Only a small fraction of bacteria can be grown in laboratories; apparently nobody understands what they need in their environment well enough. This can be a problem for microbiologists trying to identify the bacterium causing a new infectious disease, but it also means that it has not been possible to know all of the little bugs to which we our bodies are willing or unwilling hosts. The same would be true for other animals, wild ones as well as our pets and farm species. We say 'willing or unwilling' because, of these pathogens, some are presumed to be harmless commensals, and others are necessary to our survival (such as the E. coli in our intestine, that we depend on for digestion, and similarly for other mammals such as grazers like cows and goats who need bacteria in their rumens to digest cellulose).

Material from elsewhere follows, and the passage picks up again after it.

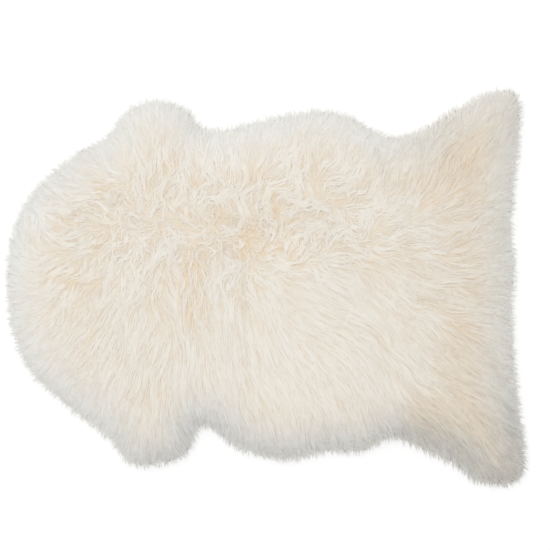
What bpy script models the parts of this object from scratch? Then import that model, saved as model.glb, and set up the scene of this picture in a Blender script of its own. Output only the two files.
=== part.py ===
"""A sheepskin rug: one tanned pelt with its wool on, lying flat on the floor.

The pelt is one closed solid that reaches as far as its wool does. Its underside is flat. Its top rises
from a thin edge, where the wool lies over onto the floor, to the full depth of the pile, which swells a
little here and there and opens along a few partings.

Metres, +Z up. +X runs along the spine from the neck to the tail. The origin is on the floor, at the
middle of the pelt's length and width.
"""

import math
from collections import namedtuple

import bmesh
import bpy
from mathutils import Vector, geometry, kdtree, noise

# Driving sizes, with the wool
LENGTH = 0.900
WIDTH = 0.690
PILE = 0.052
TIP_THICKNESS = 0.003
SHOULDER = 0.080
SWELL_HEIGHT = 0.003
SWELL_LENGTH = 0.110

# How finely the faces follow the shape
OUTLINE_STEP = 0.010
TRACE_STEP = 0.002
LATTICE_STEP = 0.022
LEAST_INSET_SHARE = 0.97
LEAST_STEP_SHARE = 0.7
MERGE = 0.00001
SHARP_ANGLE = math.radians(60)

WOOL_COLOUR = (0.83, 0.77, 0.66, 1.0)
WOOL_ROUGHNESS = 0.9

# The pelt's outline, walked from the neck along the +Y side to the tail, and back along the -Y side
Point = namedtuple("Point", "place x y")
OUTLINE = (
    Point("neck", -0.450, 0.020),
    Point("neck", -0.436, 0.105),
    Point("neck", -0.400, 0.170),
    Point("neck", -0.325, 0.236),
    Point("fore leg", -0.280, 0.258),
    Point("fore leg", -0.240, 0.308),
    Point("fore leg", -0.190, 0.325),
    Point("fore leg", -0.137, 0.308),
    Point("fore leg", -0.112, 0.280),
    Point("flank", -0.090, 0.272),
    Point("flank", -0.015, 0.289),
    Point("flank", 0.090, 0.307),
    Point("flank", 0.145, 0.296),
    Point("flank", 0.190, 0.270),
    Point("waist", 0.218, 0.262),
    Point("hind leg", 0.265, 0.273),
    Point("hind leg", 0.340, 0.318),
    Point("hind leg", 0.412, 0.345),
    Point("hind leg", 0.435, 0.328),
    Point("hind leg", 0.438, 0.275),
    Point("tail", 0.428, 0.175),
    Point("tail", 0.424, 0.095),
    Point("tail", 0.430, 0.030),
    Point("tail", 0.424, -0.030),
    Point("tail", 0.433, -0.180),
    Point("hind leg", 0.446, -0.295),
    Point("hind leg", 0.436, -0.336),
    Point("hind leg", 0.370, -0.343),
    Point("hind leg", 0.320, -0.309),
    Point("hind leg", 0.250, -0.276),
    Point("waist", 0.215, -0.265),
    Point("flank", 0.165, -0.287),
    Point("flank", 0.105, -0.288),
    Point("flank", 0.030, -0.302),
    Point("flank", -0.055, -0.280),
    Point("flank", -0.108, -0.243),
    Point("fore leg", -0.138, -0.292),
    Point("fore leg", -0.200, -0.312),
    Point("fore leg", -0.237, -0.308),
    Point("fore leg", -0.272, -0.266),
    Point("neck", -0.345, -0.208),
    Point("neck", -0.410, -0.146),
    Point("neck", -0.442, -0.070),
)

# Rings of points round the rolled edge: how far in from the tips, and how far apart along the ring
Ring = namedtuple("Ring", "inset step")
RINGS = (
    Ring(0.003, 0.010),
    Ring(0.010, 0.011),
    Ring(0.022, 0.013),
    Ring(0.038, 0.016),
    Ring(0.058, 0.019),
)

# Where the wool opens: a line from one end to the other, how far its sides slope away, and how deep it is
Parting = namedtuple("Parting", "place x1 y1 x2 y2 reach depth")
PARTINGS = (
    Parting("crown of the back", -0.035, 0.085, 0.010, 0.080, 0.040, 0.009),
    Parting("rump", 0.190, 0.060, 0.225, -0.185, 0.032, 0.006),
    Parting("saddle", -0.030, -0.010, -0.035, -0.150, 0.030, 0.004),
    Parting("neck", -0.375, 0.060, -0.330, 0.000, 0.045, 0.004),
    Parting("tip of the hind leg", 0.425, -0.315, 0.400, -0.300, 0.045, 0.014),
)


def clear_scene():
    for obj in list(bpy.data.objects):
        bpy.data.objects.remove(obj)


def curve_through(knots, step):
    """Points at even steps along the smooth closed curve through the knots."""
    dense = []
    count = len(knots)
    for i, start in enumerate(knots):
        end = knots[(i + 1) % count]
        length = (end - start).length
        leaving = (end - knots[i - 1]).normalized() * length / 3
        arriving = (knots[(i + 2) % count] - start).normalized() * length / 3
        resolution = round(length / TRACE_STEP) + 1
        dense += geometry.interpolate_bezier(
            start, start + leaving, end - arriving, end, resolution
        )[:-1]
    return even_steps(dense, step)


def even_steps(loop, step):
    """The closed loop of points again, spaced evenly at close to the step."""
    lengths = [(loop[(i + 1) % len(loop)] - p).length for i, p in enumerate(loop)]
    count = round(sum(lengths) / step)
    spacing = sum(lengths) / count
    points = []
    walked = 0.0
    for i, length in enumerate(lengths):
        while len(points) < count and len(points) * spacing <= walked + length:
            along = (len(points) * spacing - walked) / length
            points.append(loop[i].lerp(loop[(i + 1) % len(loop)], along))
        walked += length
    return points


def sized(points):
    """The points moved and stretched so that their box is LENGTH by WIDTH about the origin."""
    xs = [p.x for p in points]
    ys = [p.y for p in points]
    middle = Vector(((max(xs) + min(xs)) / 2, (max(ys) + min(ys)) / 2))
    stretch = Vector((LENGTH / (max(xs) - min(xs)), WIDTH / (max(ys) - min(ys))))
    return [(p - middle) * stretch for p in points]


def tree_of(points):
    tree = kdtree.KDTree(len(points))
    for i, p in enumerate(points):
        tree.insert((p.x, p.y, 0), i)
    tree.balance()
    return tree


def inset_of(point, edge):
    """How far a point is in from the wool's tips."""
    return edge.find((point.x, point.y, 0))[2]


def is_inside(point, loop):
    inside = False
    for i, a in enumerate(loop):
        b = loop[i - 1]
        if (a.y > point.y) != (b.y > point.y):
            if point.x < a.x + (point.y - a.y) * (b.x - a.x) / (b.y - a.y):
                inside = not inside
    return inside


def ring_points(outline, edge, ring):
    """Points at one inset all the way round, with none where a notch folds the ring over itself."""
    found = []
    for i, here in enumerate(outline):
        along = outline[(i + 1) % len(outline)] - outline[i - 1]
        # The outline is walked clockwise from above, so inwards is to its right
        inwards = Vector((along.y, -along.x)).normalized()
        point = here + inwards * ring.inset
        if inset_of(point, edge) < LEAST_INSET_SHARE * ring.inset:
            continue
        if found and (point - found[-1]).length < LEAST_STEP_SHARE * ring.step:
            continue
        found.append(point)
    if (found[0] - found[-1]).length < LEAST_STEP_SHARE * ring.step:
        found.pop()
    return found


def lattice_points(outline, edge):
    """Staggered rows of points over the back, inside the last ring."""
    start = RINGS[-1].inset + LATTICE_STEP / 2
    row_step = LATTICE_STEP * math.sqrt(3) / 2
    rows = math.ceil(WIDTH / row_step)
    columns = math.ceil(LENGTH / LATTICE_STEP)
    found = []
    for row in range(rows):
        for column in range(columns):
            x = -LENGTH / 2 + (column + 0.5 * (row % 2)) * LATTICE_STEP
            y = -WIDTH / 2 + row * row_step
            point = Vector((x, y))
            if is_inside(point, outline) and inset_of(point, edge) > start:
                found.append(point)
    return found


def distance_to_parting(point, parting):
    a = Vector((parting.x1, parting.y1))
    b = Vector((parting.x2, parting.y2))
    along = max(0.0, min(1.0, (point - a).dot(b - a) / (b - a).length_squared))
    return (point - a.lerp(b, along)).length


def depth_at(point, inset):
    """The depth of the pile: round at the edge, then swelling, and lower along each parting."""
    out = max(0.0, 1 - inset / SHOULDER)
    rise = math.sqrt(1 - out * out)
    swell = noise.noise(Vector((point.x, point.y, 0)) / SWELL_LENGTH) * SWELL_HEIGHT
    opened = 0.0
    for parting in PARTINGS:
        near = distance_to_parting(point, parting) / parting.reach
        opened += parting.depth * math.exp(-near * near)
    return TIP_THICKNESS + rise * max(0.0, PILE - TIP_THICKNESS + swell - opened)


def pelt_mesh():
    knots = [Vector((row.x, row.y)) for row in OUTLINE]
    trace = sized(curve_through(knots, TRACE_STEP))
    edge = tree_of(trace)
    outline = even_steps(trace, OUTLINE_STEP)

    inner = []
    for ring in RINGS:
        inner += ring_points(even_steps(trace, ring.step), edge, ring)
    inner += lattice_points(outline, edge)
    count = len(outline)
    rim = [(i, (i + 1) % count) for i in range(count)]
    flat, _, faces, _, _, _ = geometry.delaunay_2d_cdt(
        outline + inner, rim, [], 1, MERGE
    )

    bm = bmesh.new()
    top = [bm.verts.new((p.x, p.y, depth_at(p, inset_of(p, edge)))) for p in flat]
    foot = [bm.verts.new((p.x, p.y, 0)) for p in outline]
    for face in faces:
        bm.faces.new([top[i] for i in face])
    for i, j in rim:
        bm.faces.new([foot[i], foot[j], top[j], top[i]])
    bm.faces.new(foot)
    bmesh.ops.recalc_face_normals(bm, faces=bm.faces)
    mesh = bpy.data.meshes.new("pelt")
    bm.to_mesh(mesh)
    bm.free()
    return mesh


def wool_material():
    material = bpy.data.materials.new("wool")
    material.use_nodes = True
    shader = material.node_tree.nodes["Principled BSDF"]
    shader.inputs["Base Color"].default_value = WOOL_COLOUR
    shader.inputs["Roughness"].default_value = WOOL_ROUGHNESS
    shader.inputs["Metallic"].default_value = 0.0
    return material


def make_pelt():
    mesh = pelt_mesh()
    mesh.materials.append(wool_material())
    mesh.shade_smooth()
    mesh.set_sharp_from_angle(angle=SHARP_ANGLE)
    pelt = bpy.data.objects.new("pelt", mesh)
    bpy.context.collection.objects.link(pelt)


clear_scene()
make_pelt()
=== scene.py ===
# %% [markdown]
# # A sheepskin rug
#
# A sheepskin rug is one animal's skin, tanned with its wool still on. Nothing is woven or sewn, so all that
# anyone sees is hair, and hair is what this lesson makes. A plain solid already gives the rug's outline and
# the depth of its pile. Here it is dressed in three layers, from the floor up: the tanned hide, the dense
# short wool that fills the pile, and the long locks that lie over it.

# %% Open the frame
import math
from collections import namedtuple

import bmesh
import bpy
import numpy as np
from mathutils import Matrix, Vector, noise
from mathutils.bvhtree import BVHTree


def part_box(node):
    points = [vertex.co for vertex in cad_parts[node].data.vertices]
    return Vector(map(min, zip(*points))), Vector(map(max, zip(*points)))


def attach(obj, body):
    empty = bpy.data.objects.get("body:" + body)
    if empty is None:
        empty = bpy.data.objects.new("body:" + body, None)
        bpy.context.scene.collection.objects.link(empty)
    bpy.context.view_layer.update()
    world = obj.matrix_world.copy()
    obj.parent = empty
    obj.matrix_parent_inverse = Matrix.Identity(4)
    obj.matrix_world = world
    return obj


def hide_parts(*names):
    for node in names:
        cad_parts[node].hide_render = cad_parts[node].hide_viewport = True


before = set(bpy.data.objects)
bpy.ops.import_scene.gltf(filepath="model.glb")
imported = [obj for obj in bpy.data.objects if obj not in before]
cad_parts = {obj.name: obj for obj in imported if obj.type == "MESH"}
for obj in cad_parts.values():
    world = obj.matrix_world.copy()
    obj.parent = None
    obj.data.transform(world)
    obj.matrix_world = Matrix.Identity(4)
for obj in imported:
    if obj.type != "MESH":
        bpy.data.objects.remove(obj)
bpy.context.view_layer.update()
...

One of the characteristics of bacteria is that they can exchange structures (e.g., plasmids) that contain some actively used genes. This is where many if not all of the genes are that lead the bacteria to resist nasty things in their environments such as antibiotics that bacterial targets have evolved to protect themselves. A vulnerable strain of bacteria can acquire a gene that makes them antibiotic resistant. This is of course a very important current problem in farm animals and humans, driven by the amount of antibiotics we ingest. And farm animals are reservoirs of pathogens that can affect humans, so humans and the animals they live with are part of large bacterial-host ecosystems.

Since we can't culture most bacteria, our knowledge of who's where, and the characteristics of many bacterial species, has been quite limited. But DNA sequencing technology has opened the way to identifying our visitors. By extracting all the DNA from a sample of some tissue, fragmenting the DNA and sequencing the fragments, their owners can be identified, and their genetic makeup and function characterized. This is done by comparing the sequence fragments against all sequences currently known (in Genbank). Even if we don't identify an exact match, we can find a known species that is close enough to our tissue-sampled sequence to identify its place in the bacterial tree of life. Antibiotic resistance genes can be identified in the same way, too, since many are already known.

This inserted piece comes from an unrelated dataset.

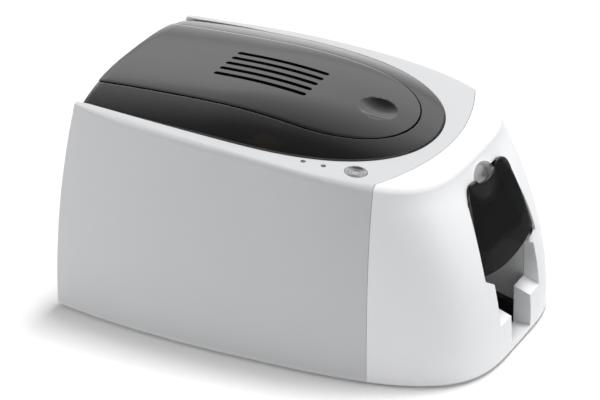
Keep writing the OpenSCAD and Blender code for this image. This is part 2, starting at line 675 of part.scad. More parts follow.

A new paper in Science (Functional Characterization of the Antibiotic Resistance Reservoir in the Human Microflora, Sommer et al., Aug 28, 2009, 1128-1131) reports on a detailed analysis of the antibiotic resistance genes found in the microbiome, the resident bacteria, of healthy individuals. The study was done in an effort to learn more about how antibiotic resistance genes are acquired by pathogens that infect humans.

This study found that, indeed, many of the resistance genes in multidrug resistant bacteria were acquired by lateral gene transfer--that is, the gene hopped into the pathogen on a plasmid from a different bacterium. Bacteria in the wild usually live in large communities of many different species, where they can promiscuously exchange plasmids, thus antibiotic resistance can spread rapidly.

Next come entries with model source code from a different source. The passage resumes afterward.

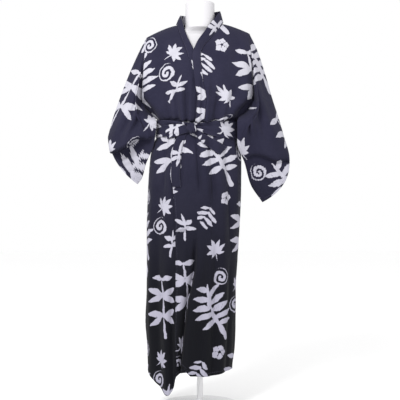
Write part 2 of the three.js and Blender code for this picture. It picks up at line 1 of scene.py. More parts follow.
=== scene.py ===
import math
import bmesh
import bpy
import numpy as np
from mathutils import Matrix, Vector


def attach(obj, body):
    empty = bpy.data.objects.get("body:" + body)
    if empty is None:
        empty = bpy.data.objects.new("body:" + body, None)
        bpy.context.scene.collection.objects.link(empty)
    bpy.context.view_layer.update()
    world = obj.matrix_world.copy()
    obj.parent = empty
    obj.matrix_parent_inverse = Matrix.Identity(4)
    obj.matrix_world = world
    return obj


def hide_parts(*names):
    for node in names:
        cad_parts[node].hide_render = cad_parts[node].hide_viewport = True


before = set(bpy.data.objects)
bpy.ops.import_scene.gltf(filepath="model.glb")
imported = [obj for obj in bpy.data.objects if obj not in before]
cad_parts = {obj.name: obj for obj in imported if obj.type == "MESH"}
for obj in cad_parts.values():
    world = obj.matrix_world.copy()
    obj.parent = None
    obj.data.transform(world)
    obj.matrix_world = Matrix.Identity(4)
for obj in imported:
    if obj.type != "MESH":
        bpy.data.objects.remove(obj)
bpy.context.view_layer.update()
print("frame loaded")

# cut and drape, in millimetres
robeShape = {
    "armpitZ": 1205.0, "hipZ": 1046.0, "hipShare": 0.8,
    "armpitRight": -236.0, "armpitLeft": 215.0,
    "tipRight": (-216.0, 1469.0), "tipLeft": (199.0, 1486.0),
    "neckRight": (-92.0, 1519.0), "neckLeft": (86.0, 1525.0), "backNeckY": 66.0,
    "armholeDepth": 45.0, "fullness": 0.8,
    "layerStep": 6.0, "collarLift": 2.4, "collarWidth": 26.0, "collarEndZ": 871.0,
    "overlapTopZ": 1185.0, "overlapWidth": 140.0, "clothThick": 1.0, "waistZ": 1110.0, "foldOverZ": 1520.0,
}
# how the cloth above the belt sags over its upper edge
beltSag = {"z": 1154.0, "reach": 17.0, "out": 6.0, "down": 17.0}

# outline and depth of the cloth at each height: z, left, right, front, back
ringTable = np.array([
    (30, 122, -208, 112, 112), (157, 126, -209, 114, 114), (245, 138, -212, 118, 118),
    (341, 141, -219, 120, 120), (461, 141, -213, 120, 121), (581, 148, -212, 122, 124),
    (701, 156, -212, 125, 128), (869, 165, -208, 127, 132), (980, 166, -200, 120, 124),
    (1046, 160, -186, 107, 105), (1078, 150, -170, 97, 91), (1110, 148, -167, 95, 88),
    (1138, 150, -170, 97, 90), (1156, 172, -190, 110, 103), (1180, 198, -216, 118, 111),
    (1205, 215, -236, 118, 112)], float)

# free edge of each front: z, x. The wearer's left front lies on top
topEdge = np.array([
    (30, -88), (178, -89), (279, -97), (434, -93), (701, -95), (871, -103), (918, -107),
    (1015, -101), (1070, -84), (1100, -58), (1130, -30), (1165, -14), (1210, -8),
    (1280, -19), (1374, -28), (1417, -29)], float)
underEdge = np.array([
    (30, 84), (434, 84), (871, 84), (1096, 74), (1210, 52), (1307, 14), (1374, -12),
    (1417, -29)], float)

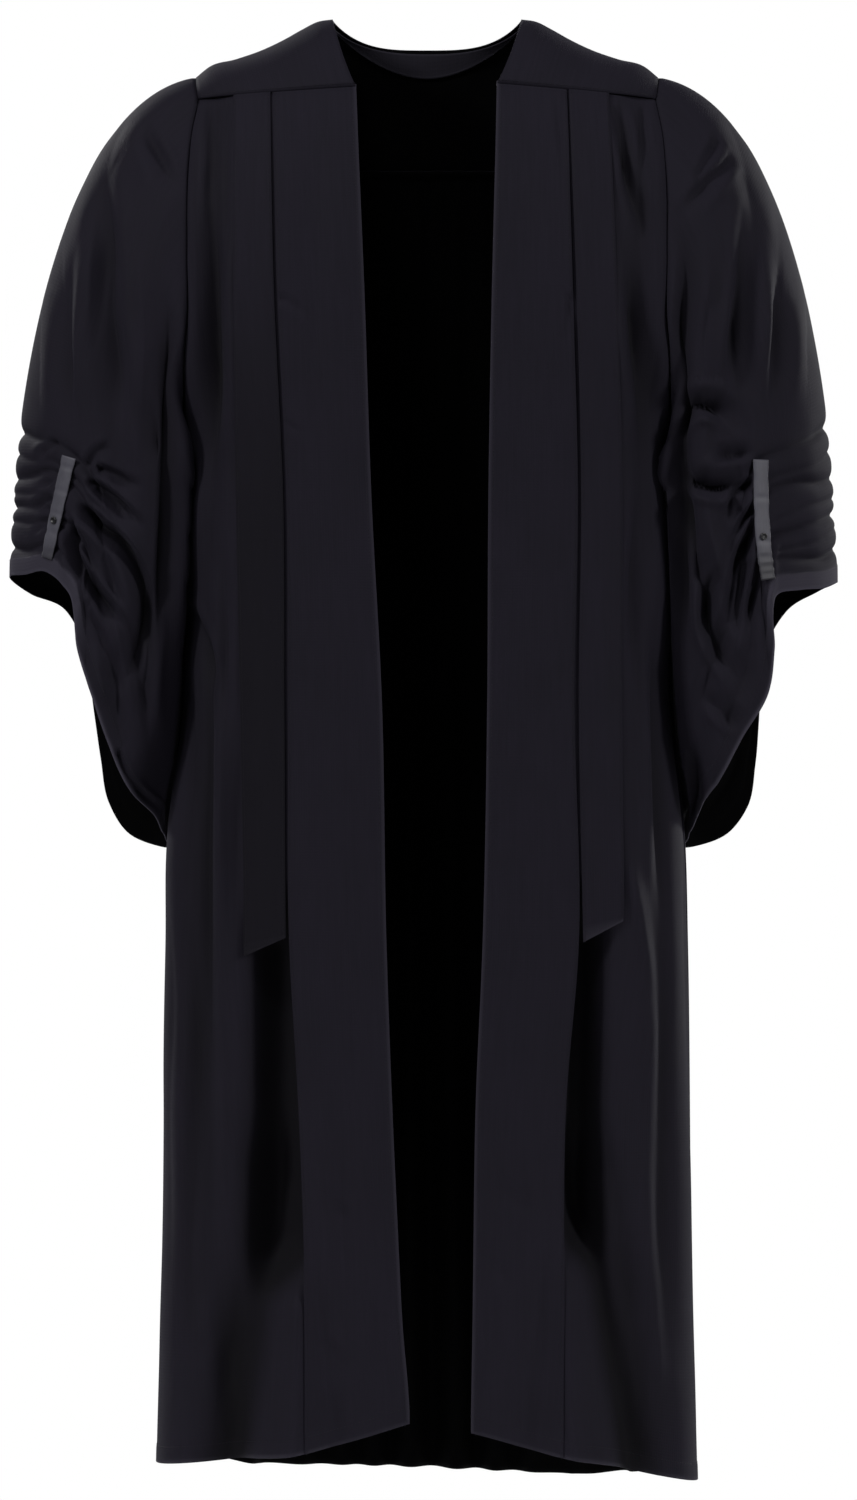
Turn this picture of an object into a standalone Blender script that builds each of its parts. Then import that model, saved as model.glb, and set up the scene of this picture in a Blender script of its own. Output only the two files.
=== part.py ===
"""Open lawyer gown in its worn form with no wearer: thin cloth walls sewn from a yoke, two fronts,
front bands, hanging strips, a gathered back and two wide sleeves gathered up under a tape.

Metres, +Z up, the front faces -Y. The origin lies midway between the shoulders, at shoulder height.
"""

import math

import bmesh
import bpy
import numpy as np
from mathutils import Vector

MM = 0.001

# Cloth and seams, in millimetres
WALL = 1.3
BAND_WALL = 1.6
TAPE_WALL = 1.0
SEAM_GAP = 0.3
LAY_GAP = 0.5
SIDE_GAP = 0.6
STRIP_GAP = 0.7
FACING_GAP = 0.8
FACING_EASE = 5.0
CORNER_GAP = 0.7
SLEEVE_CLEARANCE = 4.0
CLEARANCE_RUN = 40.0
DEEPEST_REACH = 0.2

# Number of steps along each stretch of the armhole and of the panels
YOKE_FRONT_STEPS = 4
YOKE_BACK_STEPS = 6
ARM_FRONT_STEPS = 12
ARM_BACK_STEPS = 10
SHOULDER_SHARES = (0.0, 0.05, 0.14, 0.3, 0.47, 0.65, 0.83, 1.0)
NECK_COLUMNS = 10
BAND_SHARES = (0.0, 0.09, 0.2, 0.45, 0.72, 1.0)
STRIP_SHARES = (0.0, 0.25, 0.5, 0.75, 1.0)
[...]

The authors wondered if the extensive history of antibiotic use in humans might mean that microflora in the human gut might be a reservoir of resistance genes readily transferable to pathogens. They isolated DNA from saliva and fecal samples from two healthy individuals who had not taken antibiotics for at least a year, and sequenced fragments of bacterial DNA that were resistant to all the antibiotics they tested.

They found that there was some, but by no means complete overlap between the two people who were sampled, and that nearly half the resistance genes they identified in this way were identical to resistance genes in human pathogens. This doesn't tell them whether gene transfer went from the commensal microflora to the pathogen or vice versa, but Sommer et al. suggest that it's quite plausible that our gut microflora are a reservoir of resistance genes just waiting to jump into pathogens which are now controllable with drugs. The remaining genes, although not yet found in pathogens, were functional when transferred to E. coli, suggesting that if they do eventually find their way into pathogens, they will be active, although there seems to currently be a barrier to lateral gene transfer which isn't yet understood.

The authors conclude:
Many commensal bacterial species, which were once considered relatively harmless residents of the human microbiome, have recently emerged as multidrug-resistant disease-causing organisms. In the absence of in-depth characterization of the resistance reservoir of the human microbiome, the process by which antibiotic resistance emerges in human pathogens will remain unclear.
This study provides interesting ecological information about bacterial dynamics, and of course warns us that antibiotic resistance may be more complex, challenging, and difficult to predict than we have thought. It's evolution in action.